Um dieser Hölle zu entgehen, riskieren Geflüchtete erneut ihr Leben und begeben sich auf untaugliche, völlig überladene und mit viel zu wenig Benzin und Lebensmittel ausgestattete Boote. Herr Rummenhohl informierte auch, dass Geflüchtete davon berichten, dass sie zur Über­fahrt gezwungen wurden. Nach Angaben von UNHCR sterben täglich mindestens sechs Menschen auf der Flucht im Mittelmeer.

Italien hatte 2013 das Seenotrettungssystem Mare Nostrum in Kraft gesetzt, dieses aber 2014 aus finanziellen Gründen und wegen fehlender europäischer Unterstützung wieder eingestellt. Zivile Seenotrettungsorganisationen, wie auch die SOS Méditeranée, haben im Mittelmeer Rettungseinsätze aufgenommen und dadurch Tausende von schutzsuchenden Menschen vor dem Ertrinken bewahrt. Die Situation hat sich allerdings weiter verschärft, die Arbeit der zivilen Seenotrettungsorganisationen wird behindert, es drohen Strafen und Häfen werden gesperrt.
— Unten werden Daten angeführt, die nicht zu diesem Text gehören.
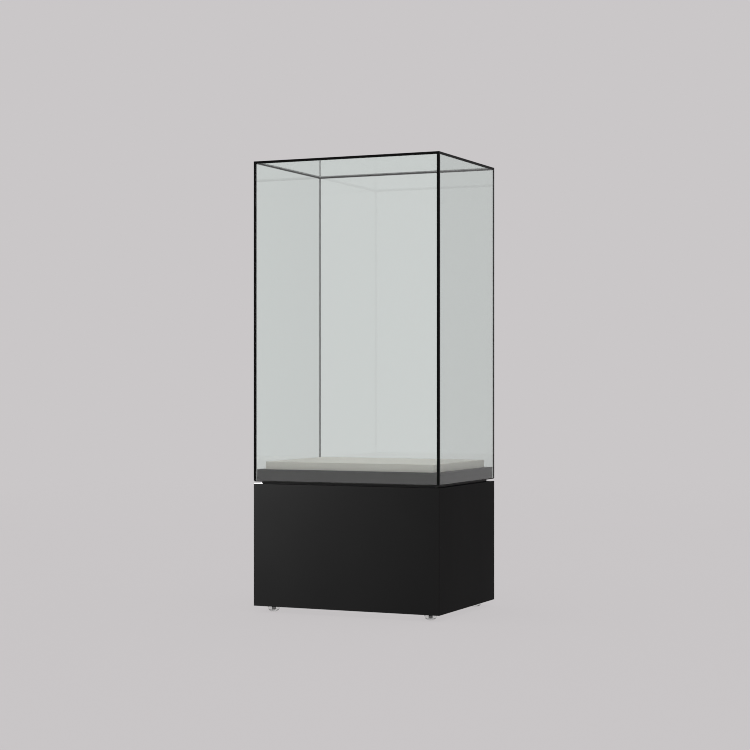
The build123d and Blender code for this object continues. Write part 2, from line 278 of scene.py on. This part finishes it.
# %% Powder coats
def powder_coat(name, colour, worn, roughness, grain, depth, gloss):
    coat = Finish(name)
    peel = coat.noise(grain, detail=2.0, roughness=0.55)
    patches = coat.noise(3.0, detail=3.0)
    wiped = coat.noise(1.0, detail=3.0, where=coat.stretched((14.0, 14.0, 3.0)))
    speck = coat.ease(coat.noise(2600.0, detail=0.0), 0.70, 0.78)
    tone = coat.blend_colours(0.5 * patches + 0.35 * speck, colour, worn)
    skin = coat.node(
        "ShaderNodeBsdfPrincipled",
        sockets={
            "Base Color": tone,
            "Roughness": roughness + 0.07 * (wiped - 0.5) + 0.05 * (peel - 0.5),
            "Specular IOR Level": gloss,
            "Normal": coat.bump(peel, depth),
        },
    )
    return coat.surface(skin)


finishes["plinth_black"] = powder_coat(
    "plinth_black",
    colour=grey(0.0037),
    worn=grey(0.0060),
    roughness=0.48,
    grain=850.0,
    depth=0.02 * MM,
    gloss=0.015,
)
finishes["deck_grey"] = powder_coat(
    "deck_grey",
    colour=(0.0215, 0.0222, 0.0204, 1),
    worn=(0.0275, 0.0283, 0.0262, 1),
    roughness=0.62,
    grain=1300.0,
    depth=0.03 * MM,
    gloss=0.20,
)
finishes["frame_black"] = powder_coat(
    "frame_black",
    colour=grey(0.018),
    worn=grey(0.030),
    roughness=0.52,
    grain=600.0,
    depth=0.04 * MM,
    gloss=0.4,
)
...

Aus diesen politischen Gründen ist die SOS Méditeranée seit 2019 auch nicht mehr mit ihrem eigenen Schiff Aquarius unterwegs. Seit Juli bedient sich der Verein des gecharterten Schiffs Ocean Viking, um dem Risiko der Beschlagnahmung zu begegnen.

Die EU-Staaten haben die Verantwortung für die Seenotrettung vor der libyschen Küste offiziell an die libysche Küstenwache abgegeben, d.h. Europa nimmt in Kauf, dass Menschen zurückgebracht werden in ein menschenverachtendes und folterndes System.

Was macht uns eigentlich Angst an der Migration und den damit verbundenen Veränderungen in unserem Land? Wo ist das „Wir schaffen das!“ geblieben?, fragte Till Rummenhohl.
Asylsuchende, die uns hier in Deutschland begegnen, sind Menschen auf der Suche nach einer besseren und sicheren Zukunft – ein völlig menschlicher und normaler Wunsch. Er ermutigte dazu, dass sich Jede*r nach den eigenen Möglichkeiten auf den Weg macht, die uns vielleicht noch fremden Menschen zu verstehen, sie zu akzeptieren und zu integrieren – anstatt die Straßenseite zu wechseln oder wegzuschauen. Es ist genug, da sein und den Menschen sehen, der einfach nur menschlich leben möchte.